Just a couple of months into her new role as Under Keeper to Sam Milne on the Novar Estate, home to the first wind farm in the Highlands and backdrop to a scene in the movie Harry Potter and The Goblet of Fire, Megan would love to see more females join her in gamekeeping.
“You just have to work hard and give as good as you get,” she grins.
Megan was inspired by her mother’s farming family background to go into the job and Bill Whyte let her work on the Gruinard Estate for two seasons before she took a National Certificate in Gamekeeping, then an HNC in Gamekeeping and Wildlife Management.
“We spent most of the time on placement at the estate so you learn by doing, which is best,” she says. “It helped me having experience before I went to college and I would advise anyone to complete the full two years.”

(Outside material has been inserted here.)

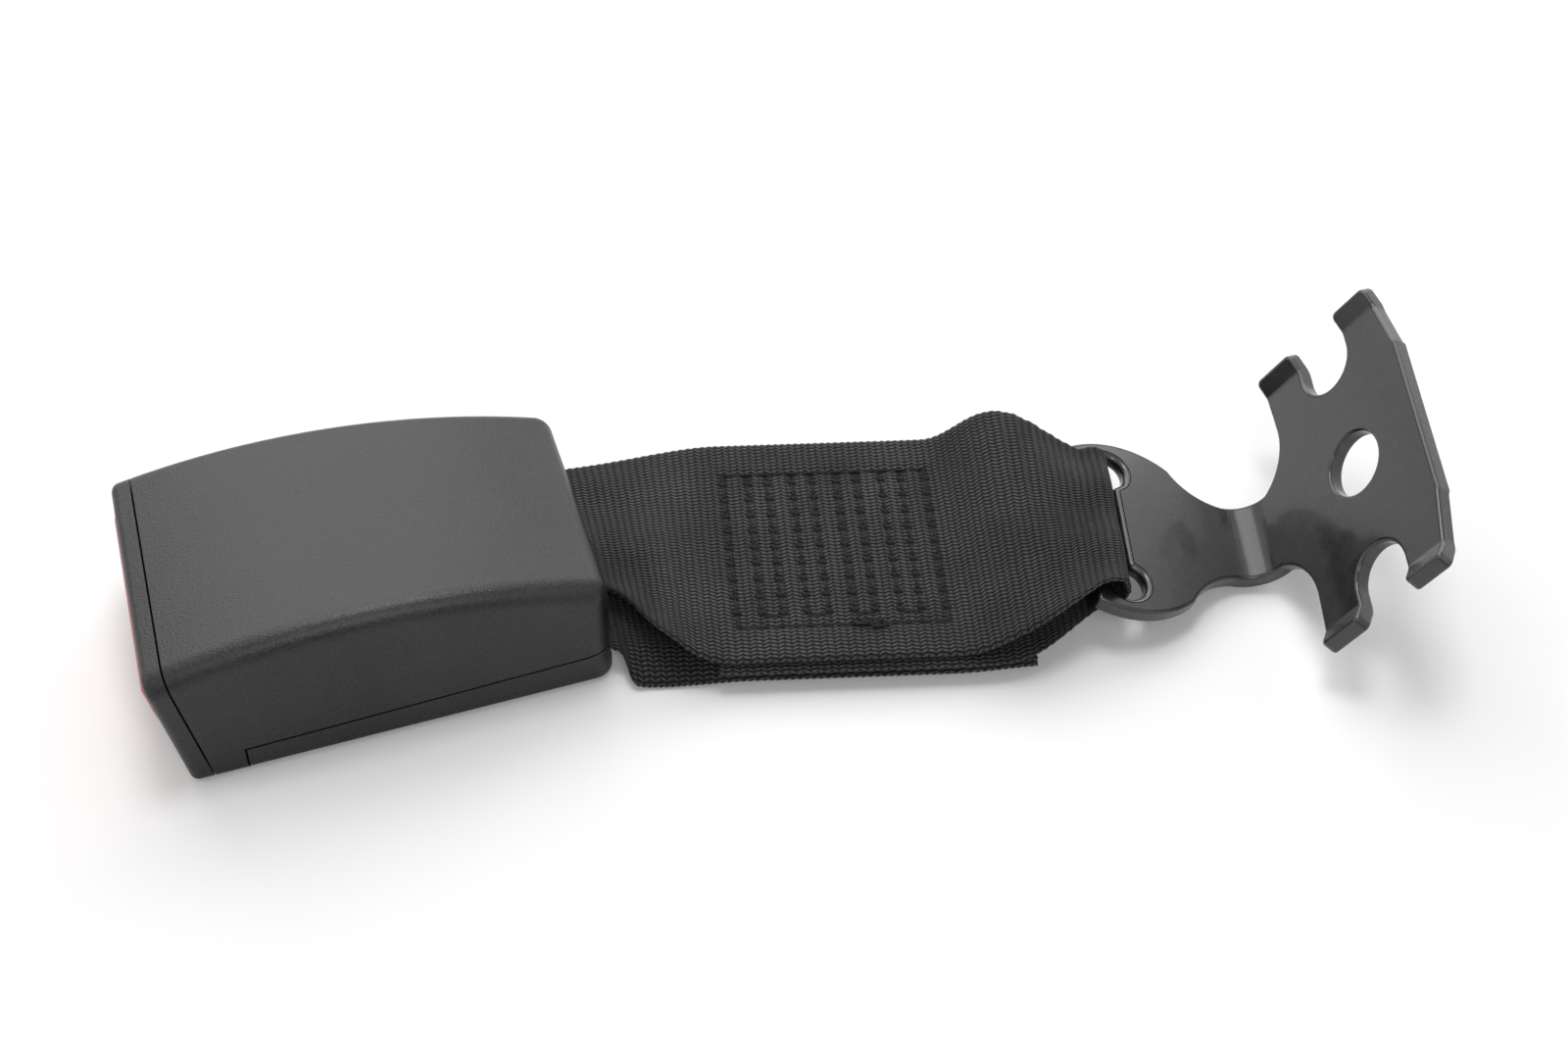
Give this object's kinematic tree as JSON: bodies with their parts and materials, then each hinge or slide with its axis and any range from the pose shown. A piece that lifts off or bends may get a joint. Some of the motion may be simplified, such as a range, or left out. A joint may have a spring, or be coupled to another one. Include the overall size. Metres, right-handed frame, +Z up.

Megan has always brushed aside doubts about her ability to do the job: “The careers advisor at school said I should got into veterinary medicine instead. Sometimes clients obviously wonder about a ‘girl’ dragging a 16-stone stag for them, and offer to help. But they all come round when they see I can do it all OK,” she explains.
Megan believes that gamekeeper training today opens doors for ‘outsiders’ who can work alongside those who learn by generation, from parents and grandparents.
“These days you need the qualifications, the paperwork, health and safety certificates, and that helps the Estate with a highly trained workforce. The one thing missing from the college course is fishing - estates often want water ghillies and it’s hardly covered.”
She is enjoying her job and learning about game birds. Megan did consider taking further training in land management, but didn’t want to get trapped into an office job.
At Novar, she enjoys the variety and being outdoors: “Here everyone mucks in. You work with the birds, the deer, a bit of farming. Managing game, we definitely put more into the estate than we take out.”
Her advice to aspiring gamekeepers, whatever their gender, is to get practical experience, stay the course at college, learn to drive everything from tractors to dumpers, get to grips with guns and stay very fit.
“As a female it’s also about creating good working relationships, which sometimes means giving as good as you get because the lads will tease you.”
“But if you work hard you can do anything. Especially with people behind you like Bill Whyte, who said ‘We’ll see if you can hack it’, and John Waters who had faith in me. And of course my mother, who never doubted me and encourage me all the way. She has been a rock.”